Produce the listing below again, exactly as shown.

- Data section:
******************************
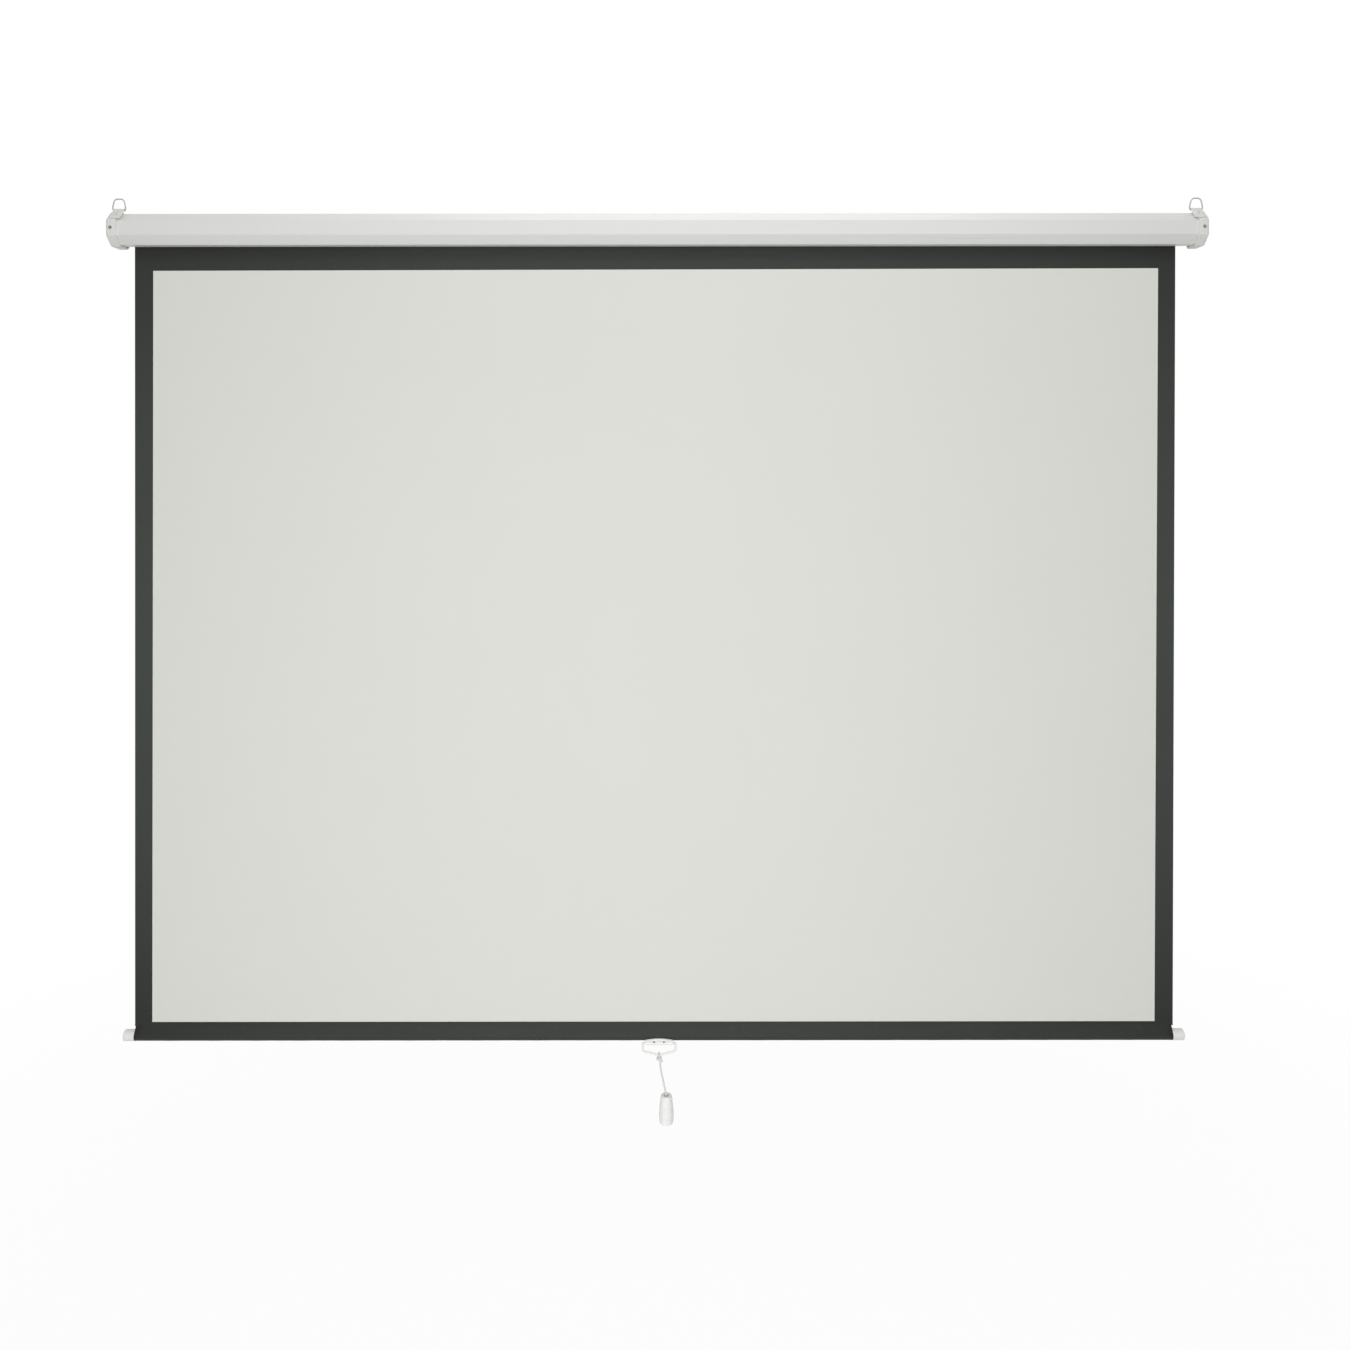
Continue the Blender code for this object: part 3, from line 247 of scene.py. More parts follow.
class ScreenColours(bpy.types.PropertyGroup):
    """Colours of the finishes."""

    enamel: colour("Enamel", (0.775, 0.775, 0.757), "The case's enamel")
    cap: colour("Cap", (0.770, 0.772, 0.742), "The end caps' plastic")
    hanger: colour("Hanger", (0.760, 0.762, 0.734), "The hanger plates' paint")
    picture: colour("Picture", (0.760, 0.770, 0.722), "The screen's white viewing surface")
    border: colour("Border", (0.0485, 0.0540, 0.0470), "The screen's black fabric")
    plastic: colour("Plastic", (0.860, 0.860, 0.840), "The bar caps' plastic")
    cord: colour("Cord", (0.860, 0.860, 0.840), "The braided cord")
    handle: colour("Handle", (0.930, 0.930, 0.915), "The saddle, the handle and the grip")
    screw: colour("Screw", (0.020, 0.020, 0.021), "The blackened screws")
    # Painted shade for the floors of the painted screws' recesses
    dirt: colour("Recess_shade", (0.140, 0.136, 0.125), "The dirt in the painted screws' recesses")
    steel: colour("Steel", (0.620, 0.620, 0.620), "Bright steel")
    ring: colour("Ring", (0.400, 0.400, 0.392), "The rings' wire")
    zinc: colour("Zinc", (0.600, 0.600, 0.575), "Zinc plated steel")
    spring: colour("Spring", (0.300, 0.300, 0.310), "Oiled spring steel")
    nylon: colour("Nylon", (0.820, 0.805, 0.745), "Natural nylon")
    floor: colour("Floor", (0.680, 0.680, 0.680), "The floor")


class StudioSettings(bpy.types.PropertyGroup):
    """The camera and the lamps."""

    camera: FloatVectorProperty(name="Camera", description="Where the camera stands", size=3,
                                default=(0.0342, -2.168, -0.452), subtype="TRANSLATION")
    lens: FloatProperty(name="Lens", description="The camera's lens in millimetres", default=28.39,
                        unit="CAMERA")
    rise: FloatProperty(name="Rise", description="The camera's vertical shift", default=-0.1594)
    roll: angle("Roll", 0.05, "How far the camera leans to its side")
    dip: angle("Dip", 0.215, "How far the camera looks down")
    floor_drop: length("Floor", 2.3, "How far the floor lies below the case's middle")
    floor_size: length("Floor size", 12, "Half the floor's width")
    room_light: share("Room light", 0.42, "Strength of the light that comes from all round")
    front_lamp: power("Front lamp", 36.0, "Power of the lamp before the screen")
    upper_lamp: power("Upper lamp", 9.5, "Power of the lamp above the case")
    top_lamp: power("Top lamp", 8.0, "Power of the lamp over the case")
    low_lamp: power("Low lamp", 0.10, "Power of the lamp below the grip")
    shadow_share: share("Shadow share", 0.04, "How much of the floor's shadow shows")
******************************
- Response for this exercise:
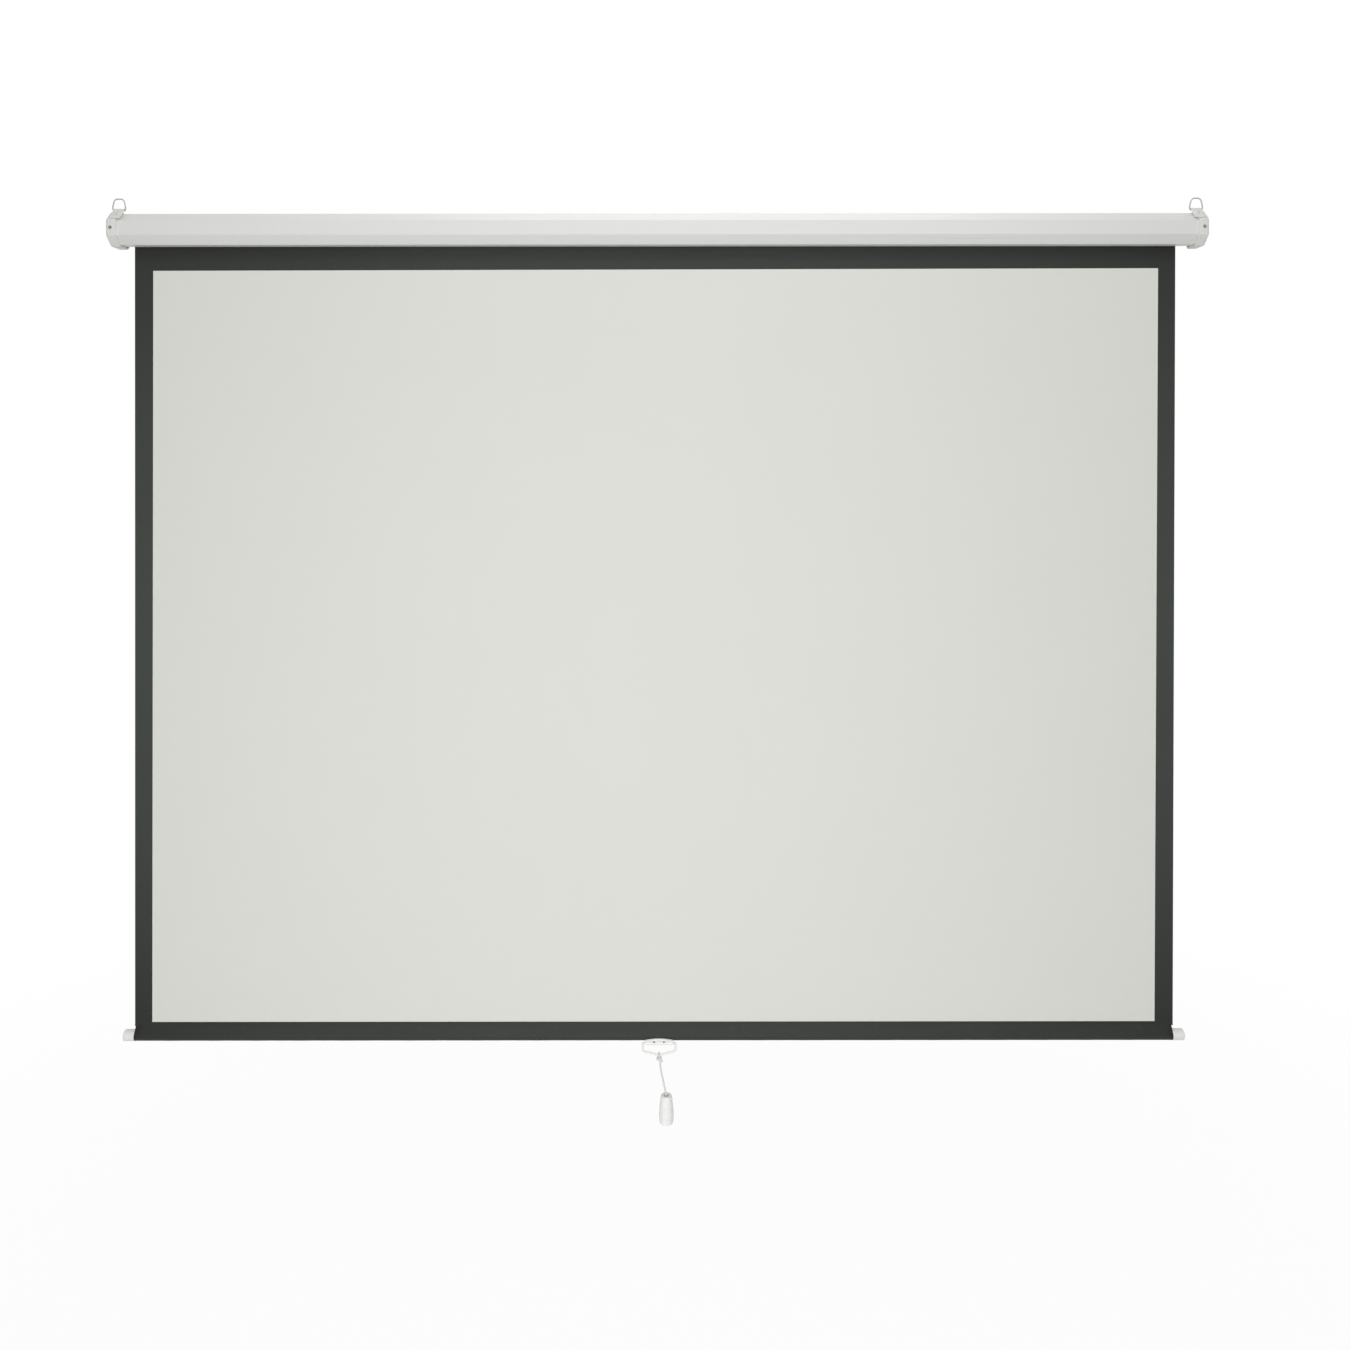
Continue the Blender code for this object: part 3, from line 247 of scene.py. More parts follow.
class ScreenColours(bpy.types.PropertyGroup):
    """Colours of the finishes."""

    enamel: colour("Enamel", (0.775, 0.775, 0.757), "The case's enamel")
    cap: colour("Cap", (0.770, 0.772, 0.742), "The end caps' plastic")
    hanger: colour("Hanger", (0.760, 0.762, 0.734), "The hanger plates' paint")
    picture: colour("Picture", (0.760, 0.770, 0.722), "The screen's white viewing surface")
    border: colour("Border", (0.0485, 0.0540, 0.0470), "The screen's black fabric")
    plastic: colour("Plastic", (0.860, 0.860, 0.840), "The bar caps' plastic")
    cord: colour("Cord", (0.860, 0.860, 0.840), "The braided cord")
    handle: colour("Handle", (0.930, 0.930, 0.915), "The saddle, the handle and the grip")
    screw: colour("Screw", (0.020, 0.020, 0.021), "The blackened screws")
    # Painted shade for the floors of the painted screws' recesses
    dirt: colour("Recess_shade", (0.140, 0.136, 0.125), "The dirt in the painted screws' recesses")
    steel: colour("Steel", (0.620, 0.620, 0.620), "Bright steel")
    ring: colour("Ring", (0.400, 0.400, 0.392), "The rings' wire")
    zinc: colour("Zinc", (0.600, 0.600, 0.575), "Zinc plated steel")
    spring: colour("Spring", (0.300, 0.300, 0.310), "Oiled spring steel")
    nylon: colour("Nylon", (0.820, 0.805, 0.745), "Natural nylon")
    floor: colour("Floor", (0.680, 0.680, 0.680), "The floor")


class StudioSettings(bpy.types.PropertyGroup):
    """The camera and the lamps."""

    camera: FloatVectorProperty(name="Camera", description="Where the camera stands", size=3,
                                default=(0.0342, -2.168, -0.452), subtype="TRANSLATION")
    lens: FloatProperty(name="Lens", description="The camera's lens in millimetres", default=28.39,
                        unit="CAMERA")
    rise: FloatProperty(name="Rise", description="The camera's vertical shift", default=-0.1594)
    roll: angle("Roll", 0.05, "How far the camera leans to its side")
    dip: angle("Dip", 0.215, "How far the camera looks down")
    floor_drop: length("Floor", 2.3, "How far the floor lies below the case's middle")
    floor_size: length("Floor size", 12, "Half the floor's width")
    room_light: share("Room light", 0.42, "Strength of the light that comes from all round")
    front_lamp: power("Front lamp", 36.0, "Power of the lamp before the screen")
    upper_lamp: power("Upper lamp", 9.5, "Power of the lamp above the case")
    top_lamp: power("Top lamp", 8.0, "Power of the lamp over the case")
    low_lamp: power("Low lamp", 0.10, "Power of the lamp below the grip")
    shadow_share: share("Shadow share", 0.04, "How much of the floor's shadow shows")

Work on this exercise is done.